Но это я осознал позднее. А пока мне надо было решить проблему с жильем. Мест в общежитии не было, и вот вдвоем – вдвоем, понятно, дешевле – с парнем из Черновиц мы приткнулись у одинокой пожилой женщины-вдовы, занимавшей две комнаты в коммунальной квартире на проспекте Стачек, в Автове. Крохотная комнатка: две кровати и стол – зато всего три остановки от института. А самое главное, я радовался, что я в Ленинграде. Да разве может быть что-нибудь прекраснее! Я вбирал этот город с утра до ночи, я открывал его для себя на каждом шагу, я был от него в состоянии эйфории. Молодость – вообще счастливое время. Мечты, надежды… Студенты, как известно, – народ веселый. Я пел, играл на аккордеоне, который прихватил из Брянска, учился играть на трубе, лабал в нашем студенческом оркестрике – на сцене и в танцевальном зале, я конферировал на концертах, участвовал в капустниках – меня точно прорвало.

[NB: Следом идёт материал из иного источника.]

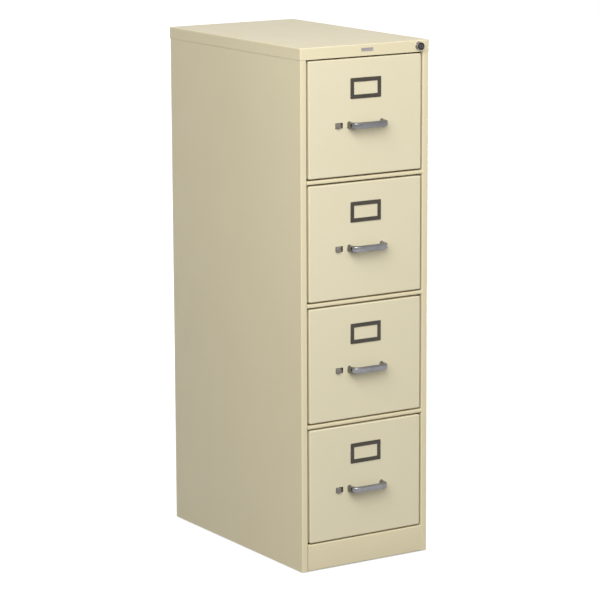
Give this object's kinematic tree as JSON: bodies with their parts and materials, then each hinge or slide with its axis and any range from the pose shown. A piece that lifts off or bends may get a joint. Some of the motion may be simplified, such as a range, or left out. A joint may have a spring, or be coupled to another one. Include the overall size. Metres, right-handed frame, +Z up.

А за стенами института снова встречал меня город: музеи, театры и филармония. «Реквием» Моцарта я слышал потом не один раз: в Риге, в Берлине, в Зальцбурге, – но то, что я испытал тогда в Большом зале Ленинградской филармонии, знаю, больше не повторится. Ведь все в жизни, что происходит впервые, неповторимо. Помню, как в институте замечательный педагог и режиссер Кирилл Андреевич Гунн, швед по происхождению, предков которого в незапамятные времена судьба забросила в Петербург, поставил шиллеровскую драму «Коварство и любовь» с нашим участием на языке оригинала. Спектакль удался на славу. В нем участвовали и наши преподаватели. Я играл секретаря Вурма, и – судя по отзывам – очень неплохо.